→ **Exercise inputs**
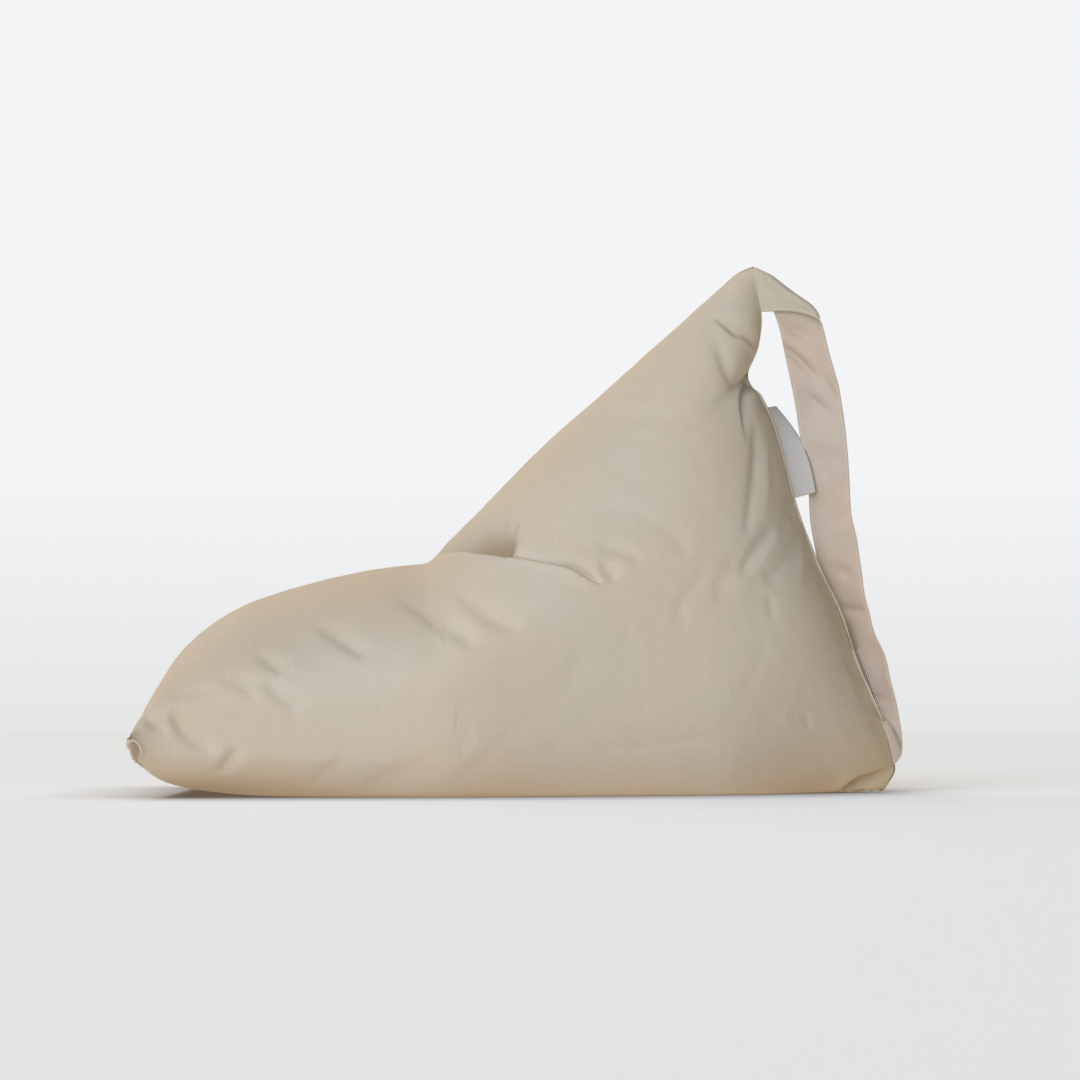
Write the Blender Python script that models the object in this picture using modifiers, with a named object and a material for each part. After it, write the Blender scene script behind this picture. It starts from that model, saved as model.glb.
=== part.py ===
"""Tetrahedral bean bag with a carry strap, lying on the floor.

The cover is one cloth tube. Its toe end is sewn shut along a level seam and its back end along an
upright seam, so the filled bag has a long low nose, a seat hollow and a tall peak. A folded cloth
strap runs from the peak to the foot of the back seam, and a bare tag is caught in that seam.

Units are metres and +Z is up. The origin is on the floor under the middle of the whole object, and
the toe points along -X. In the tables x is measured from the toe's corners and z from the floor.
"""

import math

import bmesh
import bpy
import numpy as np

# Driving dimensions
OVERALL_LENGTH = 1.0211
TOE_CORNER_REACH = 0.034
STRAP_THICKNESS = 0.0028
STRAP_FOLD_RADIUS = 0.004
STRAP_FOLD_BOW = 0.005
STRAP_END_REACH = 0.060
BAND_TOP_WIDTH = 0.007
BAND_FOOT_WIDTH = 0.012
BAND_THICKNESS = 0.0022
BAND_FOOT = 0.146
BAND_HEAD = 0.805
TAG_THICKNESS = 0.0012
PIECE_GAP = 0.0006
SEWN_END_GAP = 0.0016
FLOOR_EASE = 0.006
BELLY_SQUARENESS = 0.52

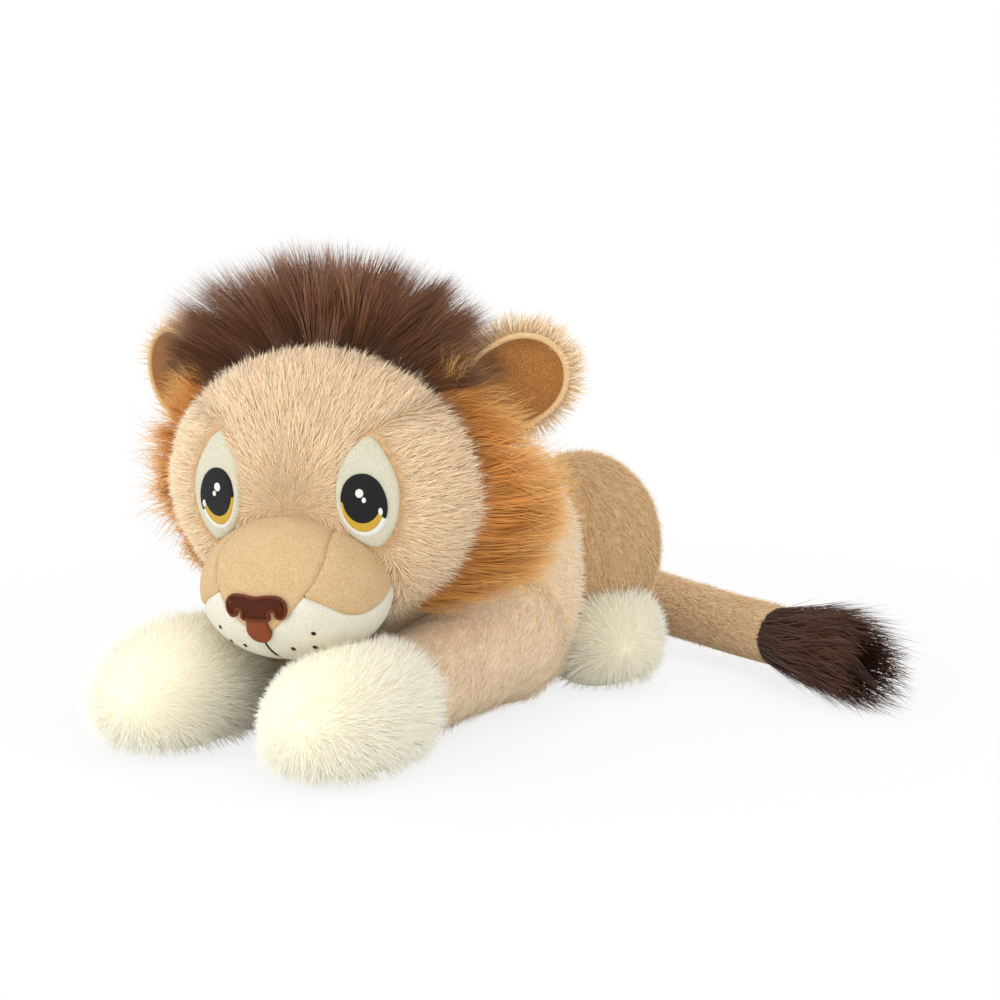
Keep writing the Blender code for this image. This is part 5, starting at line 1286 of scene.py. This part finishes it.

→ **Prompt**
Give all the records again. Match them exactly.

→ **Right answer**
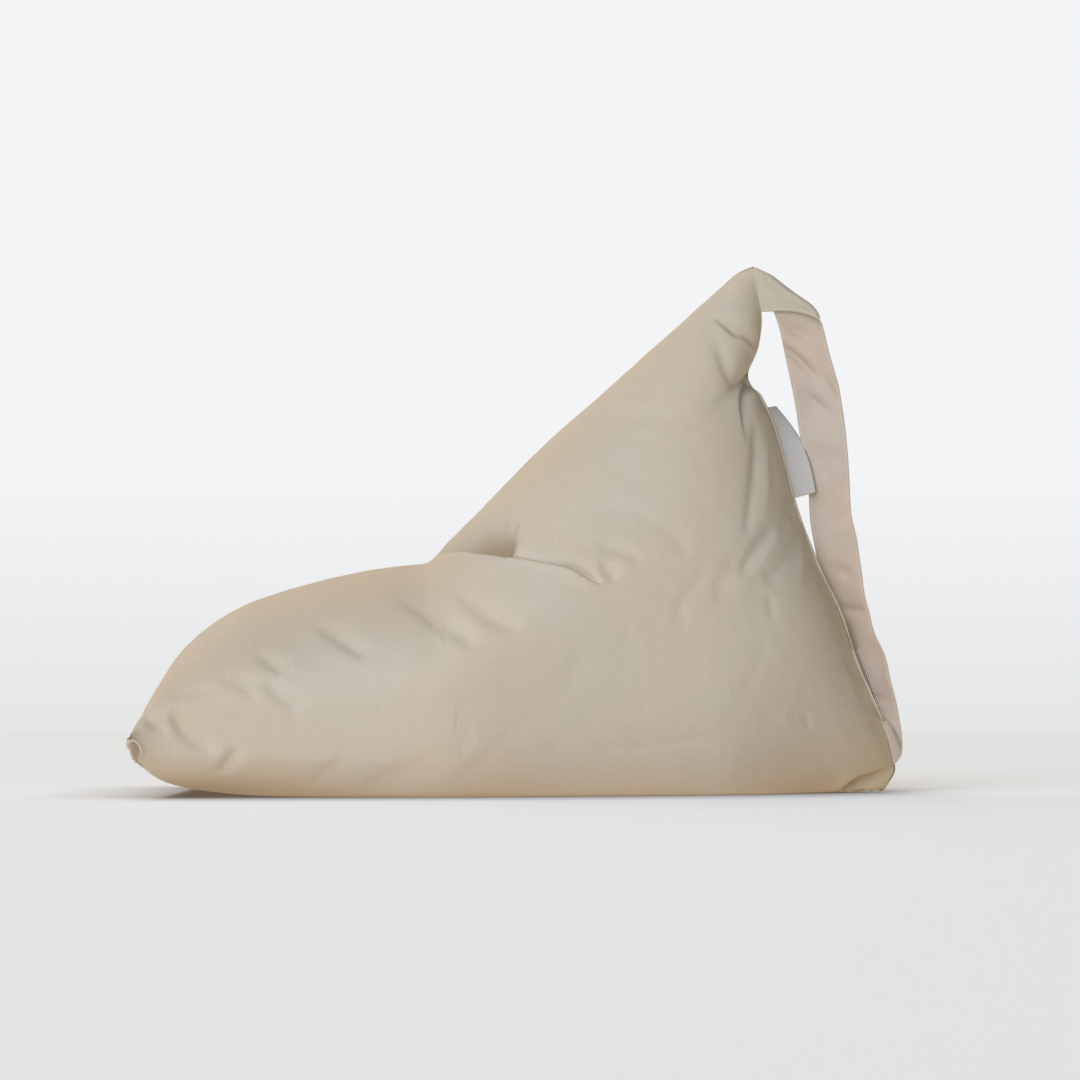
Write the Blender Python script that models the object in this picture using modifiers, with a named object and a material for each part. After it, write the Blender scene script behind this picture. It starts from that model, saved as model.glb.
=== part.py ===
"""Tetrahedral bean bag with a carry strap, lying on the floor.

The cover is one cloth tube. Its toe end is sewn shut along a level seam and its back end along an
upright seam, so the filled bag has a long low nose, a seat hollow and a tall peak. A folded cloth
strap runs from the peak to the foot of the back seam, and a bare tag is caught in that seam.

Units are metres and +Z is up. The origin is on the floor under the middle of the whole object, and
the toe points along -X. In the tables x is measured from the toe's corners and z from the floor.
"""

import math

import bmesh
import bpy
import numpy as np

# Driving dimensions
OVERALL_LENGTH = 1.0211
TOE_CORNER_REACH = 0.034
STRAP_THICKNESS = 0.0028
STRAP_FOLD_RADIUS = 0.004
STRAP_FOLD_BOW = 0.005
STRAP_END_REACH = 0.060
BAND_TOP_WIDTH = 0.007
BAND_FOOT_WIDTH = 0.012
BAND_THICKNESS = 0.0022
BAND_FOOT = 0.146
BAND_HEAD = 0.805
TAG_THICKNESS = 0.0012
PIECE_GAP = 0.0006
SEWN_END_GAP = 0.0016
FLOOR_EASE = 0.006
BELLY_SQUARENESS = 0.52

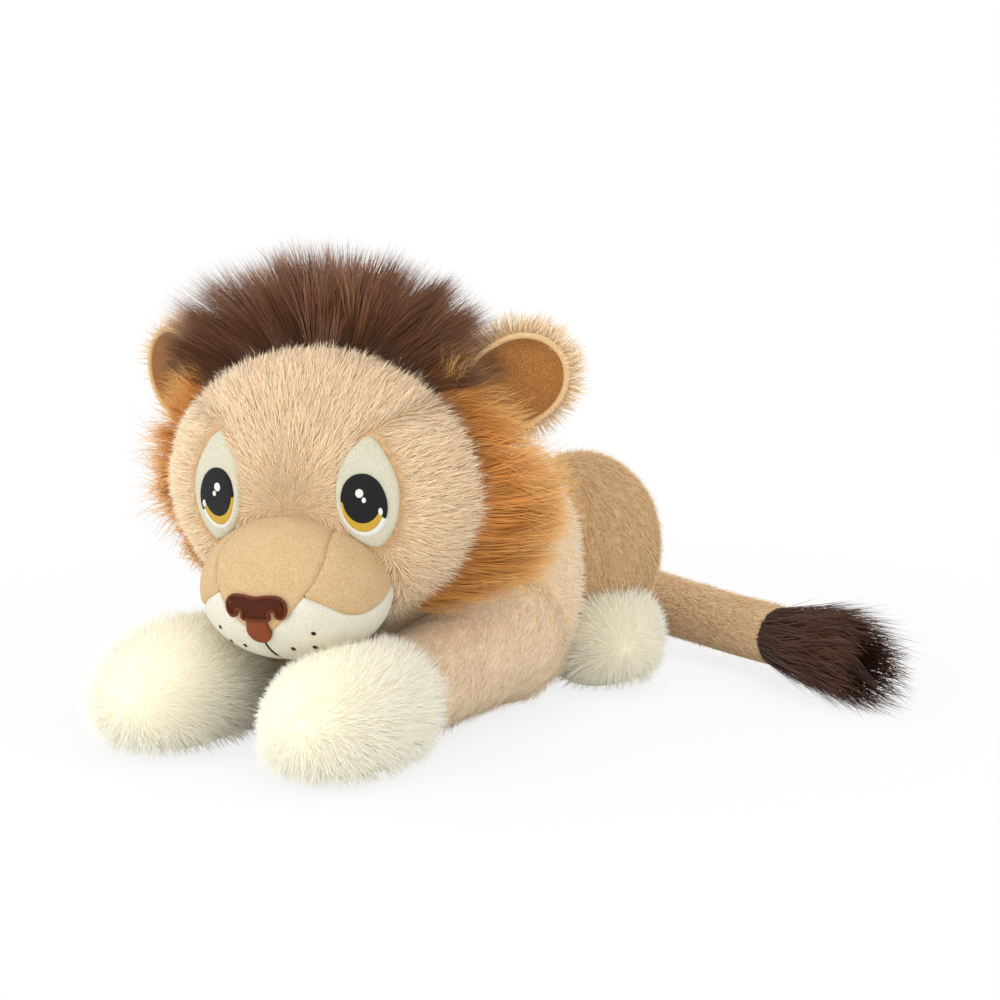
Keep writing the Blender code for this image. This is part 5, starting at line 1286 of scene.py. This part finishes it.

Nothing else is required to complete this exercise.